Did you know that ancient sheep farmers were known to have soft, smooth hands, despite being outside all day? It turns out that it was all due to how they handle sheep. Used for its thick substance derived from sheep’s wool, Lanolin has not only gained a reputation for its moisturizing properties but also for its long-standing history with skincare products. With that, comes a ton of questions on whether this animal product is safe to use. Lanolin is a fantastic emollient that helps lock in moisture, but as with many ingredients in the skincare industry, it is processed.
In a modern world with the demand for safe and natural skincare options are at an all-time high, that leaves us to question: does Lanolin actually do more harm than good? A study in the British Journal of Dermatology claims that lanolin sensitization has an annual rate of 1.7% – lower than that for a 50% concentration. As a result, the amounts of lanolin used in skincare products, like body and facial moisturizers, make the risk in toxins insignificant. So, is lanolin a super ingredient or a toxin risk to our skin?
What is Lanolin?
Lanolin is the purified product that secretes from the sheep’s sebaceous glands. As a greasy yellow substance, this natural animal product is harvested from wool. Primarily consisting of long-chain waxy esters, it is also called wool grease or wool wax in skincare products. Used for skin treatment, protection, and cosmetic enhancements; unrefined lanolin has been used for centuries by various cultures.
Due to its high-fat content, lanolin prevents the evaporation of water from the skin, also known as transepidermal water loss.
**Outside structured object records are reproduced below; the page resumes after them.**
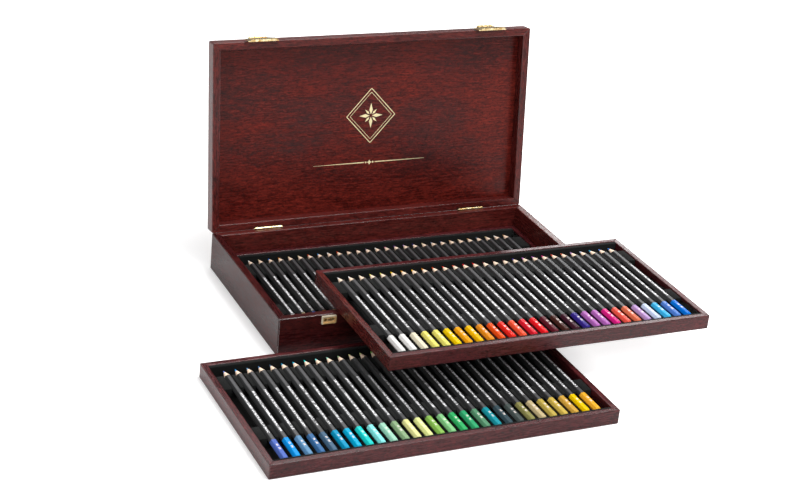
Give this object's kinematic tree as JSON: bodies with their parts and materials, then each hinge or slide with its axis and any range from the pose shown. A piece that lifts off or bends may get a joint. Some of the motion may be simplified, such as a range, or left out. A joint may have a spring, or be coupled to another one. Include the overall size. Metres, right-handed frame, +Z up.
{
  "type": "pencil case",
  "caption": "Wooden presentation case for coloured pencils: a hinged, latched case with lift-out slotted trays, each holding a row of sharpened hexagonal pencils.",
  "frame": {"origin": "middle of the case's underside, on the surface it stands on", "axes": "+X to the right along the front wall, +Y to the hinges at the back, +Z up"},
  "size_m": [0.5439, 0.49, 0.2695],
  "materials": {
    "mahogany_case": "dark mahogany stain under satin lacquer",
    "mahogany_panel": "mahogany veneer, stained, satin lacquer, gold line ornament",
    "mahogany_tray": "dark mahogany stain under satin lacquer",
    "black_flock": "black flocked moulded liner",
    "brass_fittings": "polished",
    "black_lacquer": "semi-matt charcoal lacquer, dipped coloured end, bare cedar cone",
    "coloured_lead": "waxy coloured lead, each pencil its own colour"
  },
  "bodies": {
    "case": {"case_front": "mahogany_case", "case_back": "mahogany_case", "case_left": "mahogany_case", "case_right": "mahogany_case", "case_floor": "mahogany_case", "hinge_leaves_case": "brass_fittings", "hinge_pins": "brass_fittings", "hinge_screws_case": "brass_fittings", "catches": "brass_fittings", "catch_screws": "brass_fittings"},
    "lid": {"lid_front": "mahogany_case", "lid_back": "mahogany_case", "lid_left": "mahogany_case", "lid_right": "mahogany_case", "lid_panel": "mahogany_panel", "hinge_leaves_lid": "brass_fittings", "hinge_screws_lid": "brass_fittings", "latch_plates": "brass_fittings", "latch_pins": "brass_fittings", "latch_screws": "brass_fittings"},
    "latch_left": {"latch_lever_left": "brass_fittings"},
    "latch_right": {"latch_lever_right": "brass_fittings"},
    "lower_tray": {"lower_tray_front": "mahogany_tray", "lower_tray_back": "mahogany_tray", "lower_tray_left": "mahogany_tray", "lower_tray_right": "mahogany_tray", "lower_tray_base": "mahogany_tray", "lower_tray_liner": "black_flock", "lower_tray_front_comb": "black_flock", "lower_tray_rear_comb": "black_flock"},
    "lower_pencils": {"lower_pencil_casings": "black_lacquer", "lower_pencil_leads": "coloured_lead"},
    "upper_tray": {"upper_tray_front": "mahogany_tray", "upper_tray_back": "mahogany_tray", "upper_tray_left": "mahogany_tray", "upper_tray_right": "mahogany_tray", "upper_tray_base": "mahogany_tray", "upper_tray_liner": "black_flock", "upper_tray_front_comb": "black_flock", "upper_tray_rear_comb": "black_flock"},
    "upper_pencils": {"upper_pencil_casings": "black_lacquer", "upper_pencil_leads": "coloured_lead"},
    "front_tray": {"front_tray_front": "mahogany_tray", "front_tray_back": "mahogany_tray", "front_tray_left": "mahogany_tray", "front_tray_right": "mahogany_tray", "front_tray_base": "mahogany_tray", "front_tray_liner": "black_flock", "front_tray_front_comb": "black_flock", "front_tray_rear_comb": "black_flock"},
    "front_pencils": {"front_pencil_casings": "black_lacquer", "front_pencil_leads": "coloured_lead"}
  },
  "joints": [
    {"name": "lid_hinge", "type": "hinge", "parent": "case", "child": "lid", "pos_m": [0, 0.1104, 0.04415], "axis": [1, 0, 0], "range_deg": [0, 97.5]},
    {"name": "upper_tray_slide", "type": "slide", "parent": "case", "child": "upper_tray", "axis": [0, -1, 0], "range_m": [0, 0.12]},
    {"name": "latch_left_swing", "type": "hinge", "parent": "lid", "child": "latch_left", "pos_m": [-0.1445, 0.15094, 0.26434], "axis": [-1, 0, 0], "range_deg": [0, 95]},
    {"name": "latch_right_swing", "type": "hinge", "parent": "lid", "child": "latch_right", "pos_m": [0.1445, 0.15094, 0.26434], "axis": [-1, 0, 0], "range_deg": [0, 95]},
    {"name": "front_tray_slide", "type": "slide", "parent": "case", "child": "front_tray", "axis": [0, -1, 0], "range_m": [0, 0.15]},
    {"name": "lower_tray_lift", "type": "slide", "parent": "case", "child": "lower_tray", "axis": [0, 0, 1], "range_m": [0, 0.012]},
    {"name": "upper_pencils_lift", "type": "slide", "parent": "upper_tray", "child": "upper_pencils", "axis": [0, 0, 1], "range_m": [0, 0.04]},
    {"name": "front_pencils_lift", "type": "slide", "parent": "front_tray", "child": "front_pencils", "axis": [0, 0, 1], "range_m": [0, 0.02]},
    {"name": "lower_pencils_lift", "type": "slide", "parent": "lower_tray", "child": "lower_pencils", "axis": [0, 0, 1], "range_m": [0, 0.01]}
  ],
  "couplings": [
    {"joint": "upper_tray_slide", "follows": "lid_hinge", "m_per_rad": 0.0705}
  ]
}
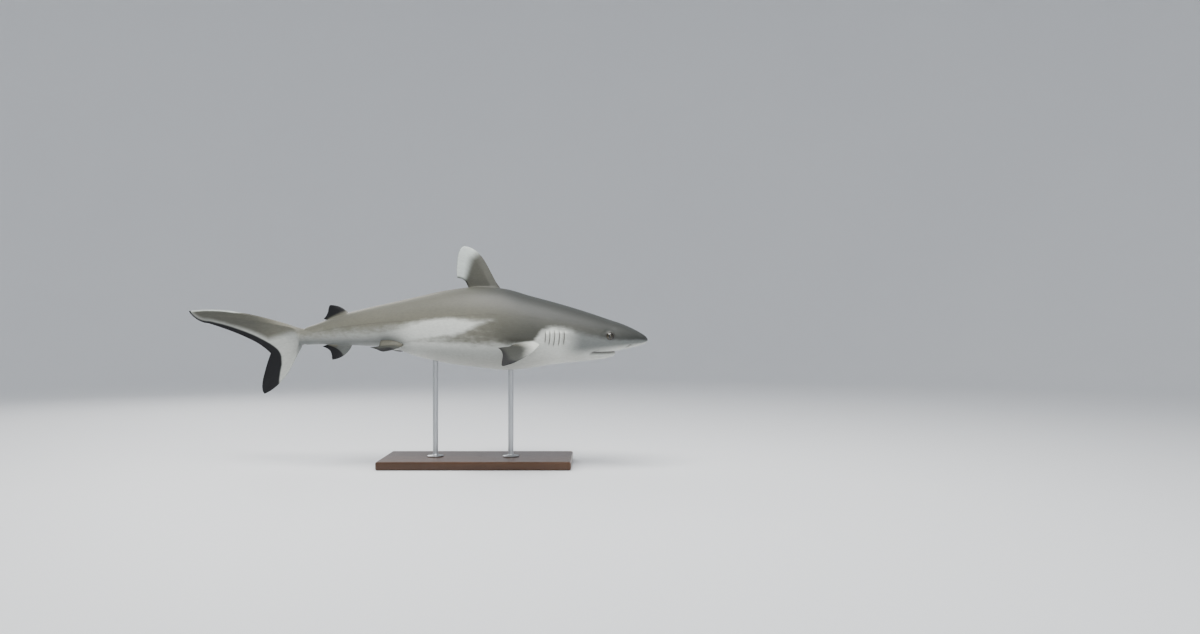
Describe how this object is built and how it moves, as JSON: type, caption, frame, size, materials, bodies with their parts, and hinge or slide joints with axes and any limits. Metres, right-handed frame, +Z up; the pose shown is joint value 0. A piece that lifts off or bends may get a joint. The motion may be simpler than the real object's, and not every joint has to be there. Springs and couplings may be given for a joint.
{
  "type": "grey reef shark display model",
  "caption": "Life-size grey reef shark in a level swimming pose with its tail a little to one side, a still display model held by short rods over a flat base.",
  "frame": {"origin": "middle of the flat underside of the stand's base", "axes": "+X from the tail towards the snout, +Y to the fish's left, +Z up"},
  "size_m": [1.5923, 0.7497, 0.743],
  "materials": {
    "shark_skin": "grey to olive-grey above and white below, black rear fin edges, fine satin grain",
    "eye_surface": "polished, dark with a pale ring and an upright slit pupil",
    "stand_wood": "dark stained, satin lacquer",
    "stand_steel": "brushed"
  },
  "bodies": {
    "root": {"head": "shark_skin", "lower_jaw": "shark_skin", "gill_region": "shark_skin", "trunk_front": "shark_skin", "trunk_rear": "shark_skin", "tail_peduncle": "shark_skin", "first_dorsal_fin": "shark_skin", "second_dorsal_fin": "shark_skin", "anal_fin": "shark_skin", "pectoral_fin_left": "shark_skin", "pectoral_fin_right": "shark_skin", "pelvic_fin_left": "shark_skin", "pelvic_fin_right": "shark_skin", "caudal_fin_upper_lobe": "shark_skin", "caudal_fin_lower_lobe": "shark_skin", "eye_left": "eye_surface", "eye_right": "eye_surface", "stand_base": "stand_wood", "stand_rod_front": "stand_steel", "stand_rod_rear": "stand_steel"}
  },
  "joints": []
}
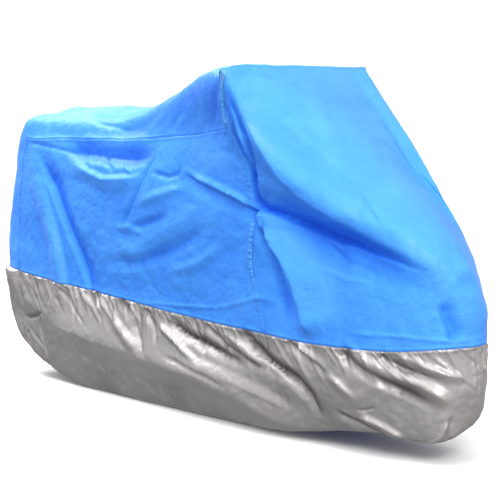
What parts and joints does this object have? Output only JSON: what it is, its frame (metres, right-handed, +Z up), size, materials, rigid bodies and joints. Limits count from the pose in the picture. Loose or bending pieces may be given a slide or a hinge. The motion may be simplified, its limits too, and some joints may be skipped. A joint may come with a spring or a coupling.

This is because its hydrophobic properties can help aid against irritation and infection as it helps seal in natural moisture in the skin. As a result, lanolin keeps the skin hydrated, which is needed to help speed up healing.
How Safe is Lanolin For Your Skin?
Generally, Lanolin is considered safe for healthy skin. If you are not allergic to wool or wool alcohols, adding lanolin in your skincare products is safe to use. However, occlusive products and ointments with lanolin that are made to heal skin may differ. Despite being a common ingredient used to help heal burns, scrapes, eczema, raw nipples, and post-procedure skin, allergies linked to lanolin is rapidly increasing.
For example, researchers discovered that patients with chronic wounds are 11% higher chance of reacting to lanolin, according to a 2017 study by AARHUS University. Not to mention, another recent study conducted of more than 1,000 children with eczema found that sixty-six percent of them had an allergic reaction to lanolin alcohol. As a result, Lanolin may not be what our skin needs when it is in the process of healing.
Common Side Effects of Lanolin
Lanolin is classified as “non-expectant to be toxic or harmful” and a “low-risk health priority.” Pesticides are removed during the modern purification process, reducing the likelihood of allergic reactions caused by lanolin. However, livestock owners admit to “dipping” sheep wool into insecticides to prevent the onset of pests. This means pesticide residue in lanolin can accumulate in fat tissue and in the milk of breastfeeding women.
Those who are exposed to wool alcohol, the main component that is associated with allergies, may develop allergic contact dermatitis. In addition, swallowing products that contain lanolin can lead to poisoning.
Is Lanolin right for you?
Lanolin is a great addition to your skincare regime if you have dry skin. However, those with oily skin or prone to breakouts may not experience the same benefits to this animal product. There are many ingredients that can replace lanolin to prevent transepidermal water loss. Other options include mineral oil, paraffin, and petroleum jelly (Vaseline). All of which are hypoallergenic but also made from hydrocarbons of fossil fuels.
Unless you are prone to allergies, have very sensitive skin, or refuse to use any animal products, lanolin is a safe ingredient to use in your moisturizing regime. However, if you are looking for a more national option, consider trying organic beeswax, or plant-based ingredients like hydrogenated plant oils and vegetable wax.